▸ **WRITTEN REQUEST**:
All of the data needs to be repeated exactly.
============================================================
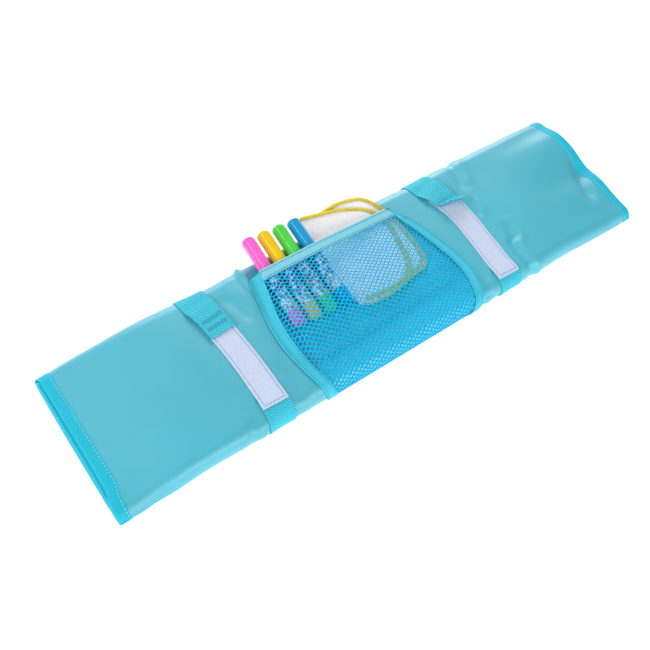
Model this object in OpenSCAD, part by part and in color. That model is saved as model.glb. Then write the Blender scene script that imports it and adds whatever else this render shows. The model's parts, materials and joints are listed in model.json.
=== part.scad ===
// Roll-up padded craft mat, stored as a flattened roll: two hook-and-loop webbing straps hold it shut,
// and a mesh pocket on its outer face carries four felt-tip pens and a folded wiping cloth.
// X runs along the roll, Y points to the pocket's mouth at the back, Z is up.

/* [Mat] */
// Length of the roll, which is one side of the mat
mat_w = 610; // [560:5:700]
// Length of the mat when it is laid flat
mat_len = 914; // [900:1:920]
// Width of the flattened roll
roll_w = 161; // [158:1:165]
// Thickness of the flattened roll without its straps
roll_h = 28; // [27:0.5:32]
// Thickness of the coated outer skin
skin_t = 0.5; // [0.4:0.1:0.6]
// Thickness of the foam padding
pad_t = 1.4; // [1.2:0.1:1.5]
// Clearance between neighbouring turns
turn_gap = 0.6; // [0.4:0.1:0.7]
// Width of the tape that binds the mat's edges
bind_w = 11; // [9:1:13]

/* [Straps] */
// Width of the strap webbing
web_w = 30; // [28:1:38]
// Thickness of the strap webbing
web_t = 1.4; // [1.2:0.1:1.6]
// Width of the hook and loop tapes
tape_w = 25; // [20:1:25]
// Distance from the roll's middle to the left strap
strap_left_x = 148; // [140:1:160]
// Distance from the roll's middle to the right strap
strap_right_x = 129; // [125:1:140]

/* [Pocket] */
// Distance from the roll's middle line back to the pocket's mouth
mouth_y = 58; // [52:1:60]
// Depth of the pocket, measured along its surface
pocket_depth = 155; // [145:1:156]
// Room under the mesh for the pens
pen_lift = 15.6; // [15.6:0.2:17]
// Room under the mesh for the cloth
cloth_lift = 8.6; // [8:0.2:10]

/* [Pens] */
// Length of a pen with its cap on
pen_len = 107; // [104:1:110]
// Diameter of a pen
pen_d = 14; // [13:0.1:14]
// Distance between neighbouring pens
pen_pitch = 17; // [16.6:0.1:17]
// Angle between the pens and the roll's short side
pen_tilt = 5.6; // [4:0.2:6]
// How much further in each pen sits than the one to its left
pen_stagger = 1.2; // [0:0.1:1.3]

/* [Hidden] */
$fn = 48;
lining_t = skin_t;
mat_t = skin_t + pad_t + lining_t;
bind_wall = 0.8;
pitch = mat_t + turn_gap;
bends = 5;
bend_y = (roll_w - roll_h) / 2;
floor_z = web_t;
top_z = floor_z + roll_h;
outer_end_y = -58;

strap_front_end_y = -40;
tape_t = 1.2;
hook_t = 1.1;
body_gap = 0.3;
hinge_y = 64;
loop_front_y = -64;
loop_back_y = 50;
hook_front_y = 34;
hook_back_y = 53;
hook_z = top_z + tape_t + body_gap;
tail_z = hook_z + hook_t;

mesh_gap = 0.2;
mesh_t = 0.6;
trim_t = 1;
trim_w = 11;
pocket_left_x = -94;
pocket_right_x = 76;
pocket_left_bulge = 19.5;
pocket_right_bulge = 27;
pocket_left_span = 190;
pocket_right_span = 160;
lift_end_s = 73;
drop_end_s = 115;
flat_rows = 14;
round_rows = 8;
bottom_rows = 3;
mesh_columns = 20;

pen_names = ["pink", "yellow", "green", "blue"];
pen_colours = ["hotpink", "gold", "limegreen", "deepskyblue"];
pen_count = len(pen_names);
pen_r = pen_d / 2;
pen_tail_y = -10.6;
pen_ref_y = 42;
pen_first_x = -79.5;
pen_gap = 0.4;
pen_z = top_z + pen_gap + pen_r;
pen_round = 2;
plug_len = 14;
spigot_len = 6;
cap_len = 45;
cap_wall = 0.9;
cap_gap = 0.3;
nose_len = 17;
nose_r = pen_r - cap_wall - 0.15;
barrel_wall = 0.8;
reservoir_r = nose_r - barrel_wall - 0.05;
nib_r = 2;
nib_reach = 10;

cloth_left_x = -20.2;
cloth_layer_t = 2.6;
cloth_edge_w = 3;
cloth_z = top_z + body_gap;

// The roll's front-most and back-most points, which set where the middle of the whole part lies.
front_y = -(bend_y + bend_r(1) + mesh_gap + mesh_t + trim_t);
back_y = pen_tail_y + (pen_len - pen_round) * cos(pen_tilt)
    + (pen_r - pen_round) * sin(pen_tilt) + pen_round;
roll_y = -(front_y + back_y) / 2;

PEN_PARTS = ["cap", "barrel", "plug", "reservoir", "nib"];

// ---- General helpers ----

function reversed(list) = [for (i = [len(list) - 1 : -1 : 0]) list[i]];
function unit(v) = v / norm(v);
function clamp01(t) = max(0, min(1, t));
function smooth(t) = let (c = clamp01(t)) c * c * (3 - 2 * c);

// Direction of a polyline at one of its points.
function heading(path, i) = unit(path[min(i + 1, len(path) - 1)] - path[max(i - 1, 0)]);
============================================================
▸ **SOLUTION TO THE PROBLEM**:
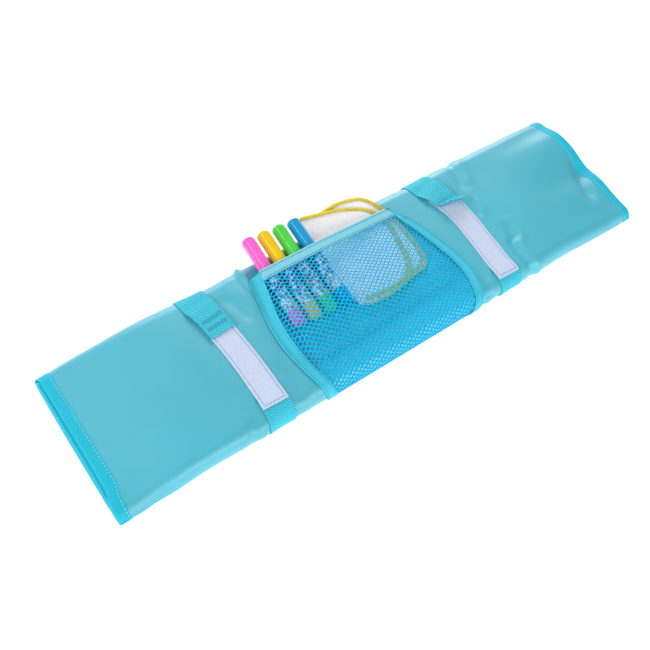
Model this object in OpenSCAD, part by part and in color. That model is saved as model.glb. Then write the Blender scene script that imports it and adds whatever else this render shows. The model's parts, materials and joints are listed in model.json.
=== part.scad ===
// Roll-up padded craft mat, stored as a flattened roll: two hook-and-loop webbing straps hold it shut,
// and a mesh pocket on its outer face carries four felt-tip pens and a folded wiping cloth.
// X runs along the roll, Y points to the pocket's mouth at the back, Z is up.

/* [Mat] */
// Length of the roll, which is one side of the mat
mat_w = 610; // [560:5:700]
// Length of the mat when it is laid flat
mat_len = 914; // [900:1:920]
// Width of the flattened roll
roll_w = 161; // [158:1:165]
// Thickness of the flattened roll without its straps
roll_h = 28; // [27:0.5:32]
// Thickness of the coated outer skin
skin_t = 0.5; // [0.4:0.1:0.6]
// Thickness of the foam padding
pad_t = 1.4; // [1.2:0.1:1.5]
// Clearance between neighbouring turns
turn_gap = 0.6; // [0.4:0.1:0.7]
// Width of the tape that binds the mat's edges
bind_w = 11; // [9:1:13]

/* [Straps] */
// Width of the strap webbing
web_w = 30; // [28:1:38]
// Thickness of the strap webbing
web_t = 1.4; // [1.2:0.1:1.6]
// Width of the hook and loop tapes
tape_w = 25; // [20:1:25]
// Distance from the roll's middle to the left strap
strap_left_x = 148; // [140:1:160]
// Distance from the roll's middle to the right strap
strap_right_x = 129; // [125:1:140]

/* [Pocket] */
// Distance from the roll's middle line back to the pocket's mouth
mouth_y = 58; // [52:1:60]
// Depth of the pocket, measured along its surface
pocket_depth = 155; // [145:1:156]
// Room under the mesh for the pens
pen_lift = 15.6; // [15.6:0.2:17]
// Room under the mesh for the cloth
cloth_lift = 8.6; // [8:0.2:10]

/* [Pens] */
// Length of a pen with its cap on
pen_len = 107; // [104:1:110]
// Diameter of a pen
pen_d = 14; // [13:0.1:14]
// Distance between neighbouring pens
pen_pitch = 17; // [16.6:0.1:17]
// Angle between the pens and the roll's short side
pen_tilt = 5.6; // [4:0.2:6]
// How much further in each pen sits than the one to its left
pen_stagger = 1.2; // [0:0.1:1.3]

/* [Hidden] */
$fn = 48;
lining_t = skin_t;
mat_t = skin_t + pad_t + lining_t;
bind_wall = 0.8;
pitch = mat_t + turn_gap;
bends = 5;
bend_y = (roll_w - roll_h) / 2;
floor_z = web_t;
top_z = floor_z + roll_h;
outer_end_y = -58;

strap_front_end_y = -40;
tape_t = 1.2;
hook_t = 1.1;
body_gap = 0.3;
hinge_y = 64;
loop_front_y = -64;
loop_back_y = 50;
hook_front_y = 34;
hook_back_y = 53;
hook_z = top_z + tape_t + body_gap;
tail_z = hook_z + hook_t;

mesh_gap = 0.2;
mesh_t = 0.6;
trim_t = 1;
trim_w = 11;
pocket_left_x = -94;
pocket_right_x = 76;
pocket_left_bulge = 19.5;
pocket_right_bulge = 27;
pocket_left_span = 190;
pocket_right_span = 160;
lift_end_s = 73;
drop_end_s = 115;
flat_rows = 14;
round_rows = 8;
bottom_rows = 3;
mesh_columns = 20;

pen_names = ["pink", "yellow", "green", "blue"];
pen_colours = ["hotpink", "gold", "limegreen", "deepskyblue"];
pen_count = len(pen_names);
pen_r = pen_d / 2;
pen_tail_y = -10.6;
pen_ref_y = 42;
pen_first_x = -79.5;
pen_gap = 0.4;
pen_z = top_z + pen_gap + pen_r;
pen_round = 2;
plug_len = 14;
spigot_len = 6;
cap_len = 45;
cap_wall = 0.9;
cap_gap = 0.3;
nose_len = 17;
nose_r = pen_r - cap_wall - 0.15;
barrel_wall = 0.8;
reservoir_r = nose_r - barrel_wall - 0.05;
nib_r = 2;
nib_reach = 10;

cloth_left_x = -20.2;
cloth_layer_t = 2.6;
cloth_edge_w = 3;
cloth_z = top_z + body_gap;

// The roll's front-most and back-most points, which set where the middle of the whole part lies.
front_y = -(bend_y + bend_r(1) + mesh_gap + mesh_t + trim_t);
back_y = pen_tail_y + (pen_len - pen_round) * cos(pen_tilt)
    + (pen_r - pen_round) * sin(pen_tilt) + pen_round;
roll_y = -(front_y + back_y) / 2;

PEN_PARTS = ["cap", "barrel", "plug", "reservoir", "nib"];

// ---- General helpers ----

function reversed(list) = [for (i = [len(list) - 1 : -1 : 0]) list[i]];
function unit(v) = v / norm(v);
function clamp01(t) = max(0, min(1, t));
function smooth(t) = let (c = clamp01(t)) c * c * (3 - 2 * c);

// Direction of a polyline at one of its points.
function heading(path, i) = unit(path[min(i + 1, len(path) - 1)] - path[max(i - 1, 0)]);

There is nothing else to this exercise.